Though this garden also contains a bird cage, it encases a rather sexy-looking pair of red suede boots, the first hint that this is something cleverly thought out and designed rather than unconscionably allowed to happen.

Designed for his wife, the garden is based not so much on the plants as their containers which, according to Samuelson, are "objets trouvets" meaning 'found objects' . . . trust the French to come up with a charmingly sophisticated term for 'other people's rubbish'.

Gainsborough's 'Mr and Mrs Andrews' inspired the back centrepiece which consists of two lifesize window mannequins. The RHS website refrains from explaining what inspired the spider plantencrusted pair of naked legs and bottom, though we would like to conjecture that Samuelson is a very fit septuagenarian.

Further inspection reveals Mrs Andrews' hair as a plant called spotted deadnettle, the rubber chicken on her lap sporting, or I should say sprouting, common sage. All going to prove that art has always had a sense of humour and garden art is no exception.

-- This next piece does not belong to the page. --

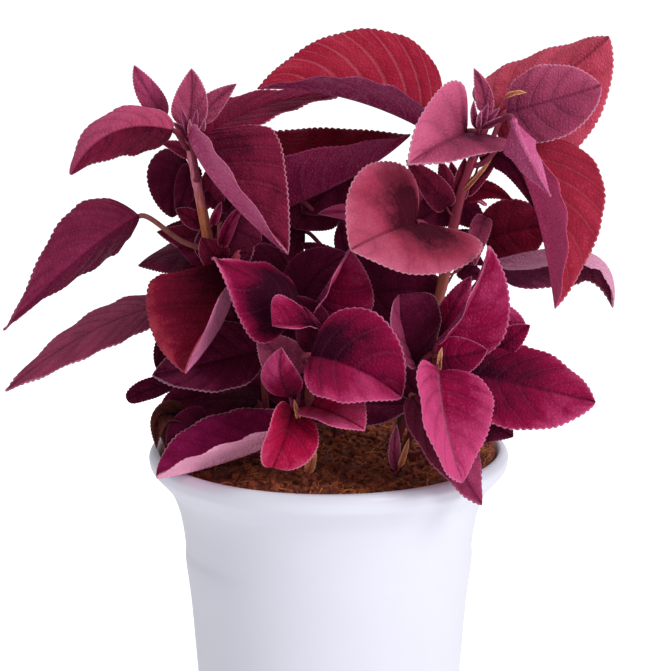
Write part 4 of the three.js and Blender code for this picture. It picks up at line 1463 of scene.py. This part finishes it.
# The smallest leaves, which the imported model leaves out.
YOUNG_LEAVES: dict[str, tuple[Leaf, ...]] = {
    "left_stem": (
        Leaf("left_tip_leaf", 0.99, (-57, 6, 293), (-51, 10, 301), (-40, 12, 310), 11, 10, 20, Tone.MAUVE,
             lobe=0),
        Leaf("left_back_tip", 0.52, (-56, 26, 244), (-66, 28, 243), (-77, 30, 241), 8, -20, 20, Tone.DARK,
             lobe=0),
        Leaf("left_upper_sliver", 0.81, (-60, 6, 274), (-63, 6, 263), (-67, 6, 254), 11),
        Leaf("left_mid_sliver", 0.67, (-59, 12, 260), (-58, 12, 253), (-57, 12, 246), 8, 0, 0, Tone.PLUM),
        Leaf("left_inner_tip", 0.76, (-52, -1, 266), (-46, -3, 262), (-38, -6, 255), 14),
        Leaf("left_low_tip", 0.02, (-68, 4, 177), (-79, 4, 175), (-90, 2, 170), 10, -20, 20, Tone.DARK,
             lobe=0, far=0.4),
        Leaf("left_low_sliver", 0.18, (-70, 14, 199), (-75, 14, 190), (-77, 12, 181), 8),
        Leaf("left_side_upper", 0.54, (-51, 12, 239), (-61, 10, 242), (-76, 8, 245), 15, 10, -20,
             Tone.CRIMSON, light=(-0.7, -0.6)),
        Leaf("left_side_fill", 0.51, (-50, 8, 232), (-57, 8, 236), (-67, 8, 238), 16, light=(0.3, 0.1)),
        Leaf("left_stem_cover", 0.71, (-52, -2, 258), (-51, -2, 267), (-51, -2, 277), 13, -20, 20,
             Tone.CRIMSON, light=(-0.6, -0.3)),
        Leaf("left_stem_sprig", 0.65, (-50, -9, 252), (-48, -11, 257), (-46, -12, 262), 4, 10, 10,
             Tone.MAGENTA, light=(0.3, 0.3)),
        Leaf("left_apex_one", 0.96, (-59, -12, 289), (-61, -13, 296), (-63, -12, 303), 3.2, 25, 25,
             Tone.VIOLET, lobe=0),
        Leaf("left_apex_two", 0.95, (-58, -13, 289), (-57, -14, 296), (-56, -13, 302), 3.4, 25, 25,
             Tone.VIOLET, lobe=0),
        Leaf("left_apex_three", 0.95, (-57, -12, 289), (-54, -13, 293), (-53, -12, 298), 3.0, 25, 25,
             Tone.MAUVE, lobe=0),
        Leaf("left_apex_four", 0.95, (-58, -13, 288), (-59, -15, 293), (-59, -15, 298), 2.6, 25, 25,
             Tone.MAUVE, lobe=0, light=(0.5, 0.5)),
        Leaf("left_axil_leaf", 0.92, (-58, -4, 281), (-64, -5, 284), (-73, -6, 287), 7, -20, 20,
             Tone.CRIMSON, light=(-0.4, -0.2)),
        Leaf("left_foot_cover", 0.53, (-46, -8, 235), (-51, -10, 240), (-55, -10, 246), 13, 0, 0,
             Tone.CRIMSON, light=(-0.6, -0.4)),
        Leaf("left_low_cover", 0.34, (-37, -8, 203), (-41, -10, 212), (-45, -10, 220), 13, light=(0.1, 0)),
        Leaf("left_side_tip", 0.63, (-56, 4, 249), (-62, 4, 253), (-67, 4, 256), 8, 0, 0, Tone.CRIMSON,
             light=(-0.5, -0.5)),
        Leaf("left_apex_five", 0.95, (-58, -10, 287), (-62, -11, 292), (-67, -10, 296), 4.5, 25, 25,
             Tone.MAUVE, lobe=0, light=(-0.3, -0.2)),
        Leaf("left_inner_fill", 0.51, (-51, 6, 231), (-43, 6, 244), (-36, 6, 258), 26, 0, 0, Tone.CRIMSON,
             light=(-0.8, -0.6)),
        Leaf("left_inner_shoot", 0.58, (-46, -10, 243), (-42, -12, 253), (-37, -12, 260), 6, 30, 10,
             Tone.MAGENTA, light=(0.1, 0.3)),
        Leaf("left_inner_dark", 0.55, (-51, -4, 234), (-44, -4, 237), (-35, -4, 238), 16, light=(0.2, 0.2)),
    ),
    "low_left_stem": (
        Leaf("withered_rim_leaf", 0.02, (-61, -24, 166), (-73, -30, 171), (-74, -36, 158), 15, 55, 60,
             Tone.WITHERED, lobe=0),
        Leaf("withered_edge_leaf", 0.02, (-59, -22, 165), (-69, -24, 169), (-71, -28, 157), 12, 40, -30,
             Tone.WITHERED, lobe=0),
        Leaf("left_rim_dark", 0.34, (-49, -16, 176), (-61, -18, 176), (-73, -20, 174), 19, 20, -20,
             Tone.DARK, light=(0.2, 0.1)),
        Leaf("left_rim_shadow", 0.06, (-53, -30, 168), (-62, -32, 165), (-70, -33, 159), 17, 20, 10,
             Tone.DARK, light=(-0.2, -0.2)),
        Leaf("left_low_fill", 0.47, (-18, -10, 176), (-27, -10, 178), (-36, -10, 180), 20, light=(0.1, 0)),
    ),
    "middle_stem": (
        Leaf("centre_upper_fill", 0.44, (1, -2, 196), (-3, -4, 207), (-4, -4, 218), 26, core=0.2),
        Leaf("centre_mid_fill", 0.15, (2, 2, 172), (-2, 0, 183), (-5, 0, 194), 28, core=0.2),
        Leaf("centre_low_fill", 0.27, (3, -18, 174), (-10, -18, 176), (-27, -18, 177), 20, core=0.2),
        Leaf("centre_stem_cover", 0.59, (-5, -56, 207), (-8, -60, 216), (-10, -60, 226), 12,
             light=(0.1, 0)),
        Leaf("centre_gap_fill", 0.76, (-4, -48, 212), (-8, -48, 220), (-13, -48, 228), 14, light=(0.1, 0)),
        Leaf("centre_edge_fill", 0.86, (4, -8, 233), (-3, -8, 238), (-12, -8, 243), 10, light=(0.2, 0.2)),
    ),
    "front_stem": (
        Leaf("front_tip_leaf", 1, (-13, -45, 193), (-21, -46, 202), (-30, -46, 211), 20, 10, 10,
             Tone.MAUVE),
        Leaf("front_bud", 0.57, (-12, -72, 181), (-13, -74, 185), (-14, -74, 190), 2.6, 40, 40, Tone.SHOOT,
             lobe=0),
        Leaf("soil_shoot_left", 0.02, (-9, -56, 153), (-7, -57, 159), (-6, -57, 166), 5, 35, 35, Tone.SHOOT,
             lobe=0),
    ),
    "right_stem": (
        Leaf("right_tip_leaf", 1, (67, -8, 301), (66, -8, 309), (62, -8, 319), 8, 20, 20, Tone.MAUVE),
        Leaf("right_left_sprig", 0.7, (51, -8, 259), (44, -10, 269), (33, -12, 280), 12, 0, 0, Tone.CRIMSON,
             light=(-0.6, -0.4)),
        Leaf("right_right_sprig", 0.7, (60, 6, 261), (69, 7, 264), (81, 7, 259), 9, 0, 0, Tone.RED),
        Leaf("right_low_sprig", 0.65, (54, 12, 255), (62, 14, 252), (70, 14, 246), 11),
        Leaf("right_hanging_tip", 0.64, (68, -2, 253), (65, -4, 244), (64, -4, 232), 9, 0, 0, Tone.MAUVE),
        Leaf("right_apex_one", 0.89, (63, -30, 296), (61, -31, 301), (61, -30, 308), 3.6, 25, 25,
             Tone.VIOLET, lobe=0),
        Leaf("right_apex_two", 0.89, (64, -31, 296), (65, -32, 301), (67, -31, 307), 3.8, 25, 25,
             Tone.VIOLET, lobe=0),
        Leaf("right_apex_three", 0.89, (64, -31, 297), (68, -32, 301), (72, -31, 305), 3.4, 25, 25,
             Tone.VIOLET, lobe=0),
        Leaf("right_apex_four", 0.89, (64, -32, 296), (70, -33, 299), (75, -32, 302), 3.2, 25, 25,
             Tone.MAUVE, lobe=0, light=(-0.4, -0.2)),
        Leaf("right_apex_five", 0.88, (63, -32, 296), (63, -33, 300), (64, -33, 304), 2.6, 25, 25,
             Tone.MAUVE, lobe=0, light=(0.4, 0.4)),
        Leaf("right_apex_curl", 0.99, (74, -30, 309), (78, -31, 311), (83, -31, 311), 2.6, 50, 30,
             Tone.SHOOT, lobe=0),
        Leaf("right_inner_sprig", 0.72, (57, 2, 261), (55, 0, 269), (53, 0, 278), 7, 20, 20, Tone.CRIMSON,
             light=(-0.4, -0.2)),
        Leaf("right_inner_tip", 0.75, (58, 0, 264), (59, -2, 271), (60, -2, 278), 4, 20, 20, Tone.ORANGE,
             light=(-0.3, -0.2)),
        Leaf("right_lower_red", 0.53, (62, 2, 235), (64, 0, 242), (64, 0, 248), 7, 10, 10, Tone.CRIMSON,
             light=(0.3, 0.3)),
        Leaf("right_lower_dark", 0.55, (54, 6, 236), (61, 6, 235), (69, 6, 230), 9, 10, 10, Tone.DARK,
             light=(0.2, 0.2)),
        Leaf("right_back_left", 0.69, (54, 4, 257), (46, 4, 255), (37, 4, 248), 17, light=(0.3, 0.2)),
        Leaf("right_back_right", 0.69, (55, 5, 257), (62, 6, 253), (69, 6, 245), 13, light=(0.3, 0.2)),
        Leaf("right_upper_sprig", 0.72, (53, -3, 260), (51, -4, 270), (48, -4, 279), 8, 0, 0, Tone.CRIMSON,
             light=(-0.5, -0.4)),
        Leaf("right_upper_tip", 0.75, (57, -3, 262), (58, -4, 271), (59, -4, 280), 7, 0, 0, Tone.CRIMSON,
             light=(-0.6, -0.4)),
        Leaf("right_amber_shoot", 0.76, (58, -6, 265), (64, -8, 272), (71, -8, 281), 2.4, 40, 40,
             Tone.SHOOT, lobe=0, light=(-0.4, -0.4)),
        Leaf("right_dark_shoot", 0.75, (60, -2, 264), (66, -2, 271), (73, -2, 278), 6, 20, 20, Tone.CRIMSON,
             light=(-0.6, -0.4)),
        Leaf("right_stem_fill_low", 0.49, (58, 8, 229), (63, 8, 227), (69, 8, 225), 9, light=(0.1, 0)),
        Leaf("right_stem_fill_mid", 0.55, (54, 8, 236), (58, 8, 241), (63, 8, 246), 12, light=(0.1, 0)),
    ),
    "low_right_stem": (
        Leaf("low_right_sprig", 0.85, (47, -33, 207), (54, -31, 221), (61, -31, 233), 11, 0, 0,
             Tone.MAGENTA),
        Leaf("low_right_tip", 0.84, (46, -62, 204), (56, -63, 206), (66, -63, 208), 18, -20, 20,
             Tone.MAGENTA, light=(-0.1, -0.3)),
        Leaf("low_right_fill", 0.33, (41, -24, 176), (36, -27, 183), (29, -28, 193), 20, core=0.2),
        Leaf("low_right_bud", 0.67, (46, -64, 198), (46, -66, 205), (47, -66, 210), 2.6, 40, 40, Tone.SHOOT,
             lobe=0),
        Leaf("soil_shoot_right", 0.02, (29, -52, 153), (28, -52, 163), (29, -50, 173), 6, 30, 30,
             Tone.MAUVE, lobe=0),
        Leaf("soil_shoot_pale", 0.02, (30, -54, 155), (32, -55, 161), (34, -54, 168), 3, 30, 30, Tone.SHOOT,
             lobe=0),
        Leaf("low_right_gap_fill", 0.65, (43, -38, 191), (44, -40, 197), (46, -40, 203), 12,
             light=(0.1, 0)),
        Leaf("low_right_fill_tip", 0.67, (72, -46, 205), (78, -46, 210), (85, -46, 215), 11, 0, 0,
             Tone.MAGENTA, light=(-0.4, -0.4)),
        Leaf("rim_right_fill", 0.12, (60, -40, 172), (69, -42, 171), (79, -42, 165), 20, 10, 10, Tone.DARK,
             light=(0.1, 0)),
    ),
    "back_stem": (
        Leaf("back_left_sprig", 0.7, (25, 16, 247), (10, 12, 253), (-5, 8, 253), 9, 20, 20, Tone.MAGENTA,
             light=(0.9, 0.9)),
        Leaf("back_inner_leaf", 0.7, (-11, 42, 239), (-24, 38, 237), (-37, 32, 233), 28, lobe=0),
        Leaf("back_upper_fill", 0.97, (10, 32, 266), (-1, 30, 259), (-12, 27, 250), 26, core=0.2),
        Leaf("back_upper_right", 0.89, (20, 30, 261), (13, 29, 254), (6, 27, 243), 20, core=0.2),
        Leaf("back_stem_cover", 0.67, (8, 26, 233), (6, 26, 239), (6, 26, 248), 8, light=(0.1, 0.1)),
        Leaf("centre_back_fill", 0.83, (-13, 24, 258), (-20, 22, 265), (-30, 20, 273), 26, light=(0.1, 0)),
    ),
}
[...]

Poor Diarmuid Gavin, who eschewed the follies of lollipops and spheres for a more traditional design this year . . . created, ironically, with an "art loving mature couple" in mind. He must be as bemused about this sudden conversion by the judges to the idea of gardening as conceptual art as the writer to the London Times.

"I have even less time for conceptual gardeners than I do for conceptual art, " wrote Kidd Garrett of Bristol, "unless it is me in a hammock, thinking about mowing the lawn."